▸ Instruction:
Single out each line with the word "joints" and copy it.

▸ Collected material:
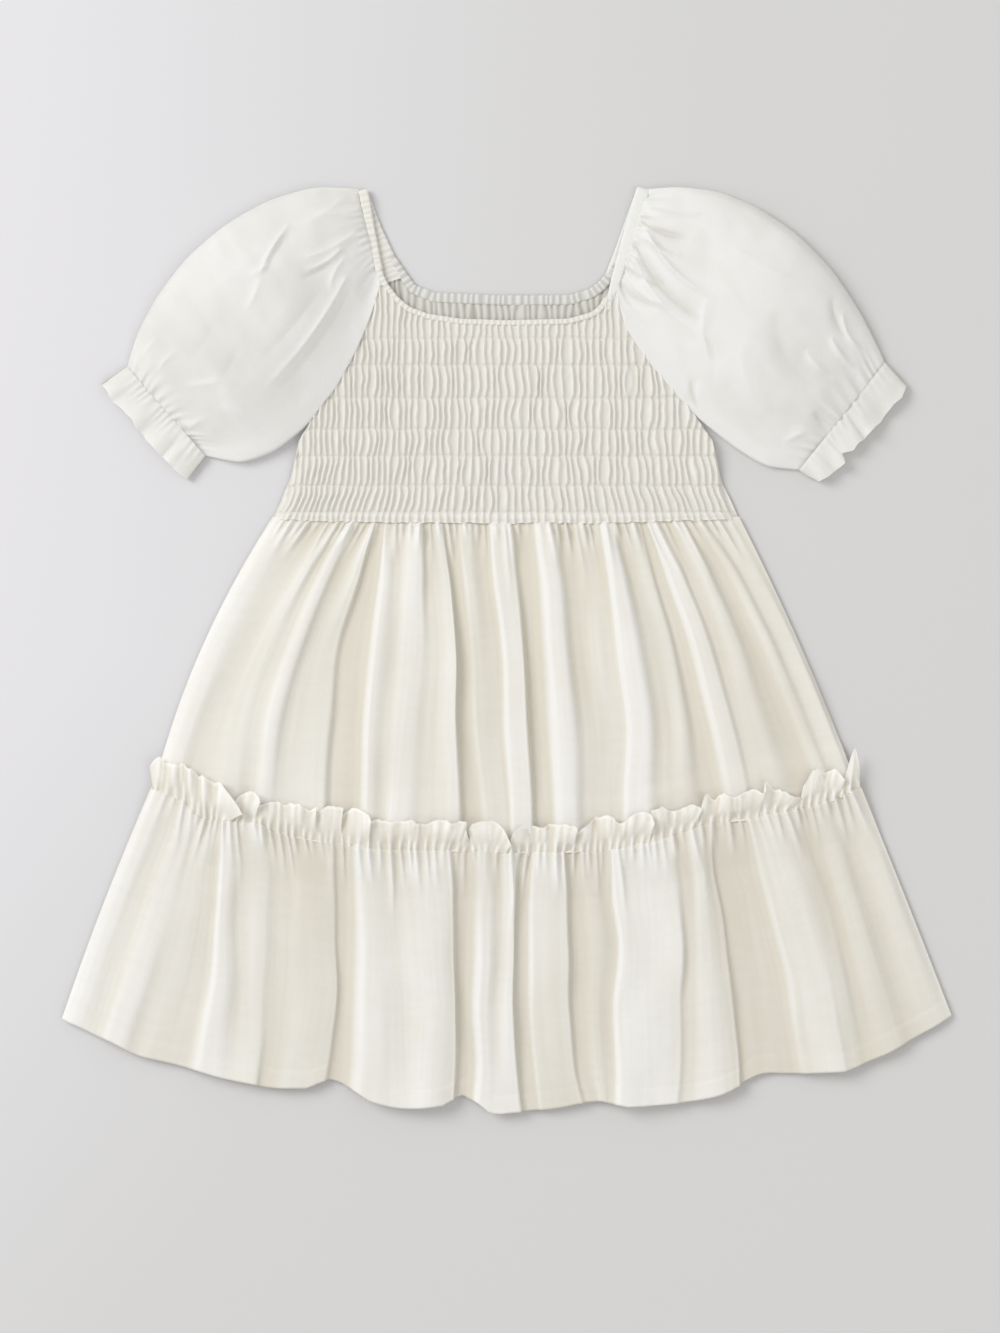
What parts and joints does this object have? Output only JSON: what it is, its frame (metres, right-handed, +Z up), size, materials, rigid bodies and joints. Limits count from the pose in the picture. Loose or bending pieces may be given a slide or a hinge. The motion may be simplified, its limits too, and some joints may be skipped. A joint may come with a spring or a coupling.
{
  "type": "child's tiered dress laid flat",
  "caption": "Child's dress laid flat: smocked bodice with square neck, short puff sleeves with frilled cuffs, gathered skirt and a lower tier with a standing frill.",
  "frame": {"origin": "centre of the laid dress in plan, at the table", "axes": "+X to the right as seen from above, +Y from the hem towards the neck, +Z up from the table"},
  "size_m": [0.5692, 0.5932, 0.0264],
  "materials": {
    "cream_cotton_body": "plain matt cream cotton, lightly creased",
    "cream_cotton_sleeve": "plain matt cream cotton, a little cooler and sheerer on the sleeves",
    "cream_cotton_trim": "plain matt cream cotton, gathered frills and casings"
  },
  "bodies": {
    "root": {"bodice_front": "cream_cotton_body", "bodice_back": "cream_cotton_body", "neck_casing_front": "cream_cotton_trim", "neck_casing_back": "cream_cotton_trim", "neck_casing_left": "cream_cotton_trim", "neck_casing_right": "cream_cotton_trim", "sleeve_left": "cream_cotton_sleeve", "sleeve_right": "cream_cotton_sleeve", "cuff_frill_left": "cream_cotton_trim", "cuff_frill_right": "cream_cotton_trim", "skirt_front": "cream_cotton_body", "skirt_back": "cream_cotton_body", "tier_heading_front": "cream_cotton_trim", "tier_heading_back": "cream_cotton_trim", "tier_front": "cream_cotton_body", "tier_back": "cream_cotton_body"}
  },
  "joints": []
}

▸ Output below:
What parts and joints does this object have? Output only JSON: what it is, its frame (metres, right-handed, +Z up), size, materials, rigid bodies and joints. Limits count from the pose in the picture. Loose or bending pieces may be given a slide or a hinge. The motion may be simplified, its limits too, and some joints may be skipped. A joint may come with a spring or a coupling.
  "joints": []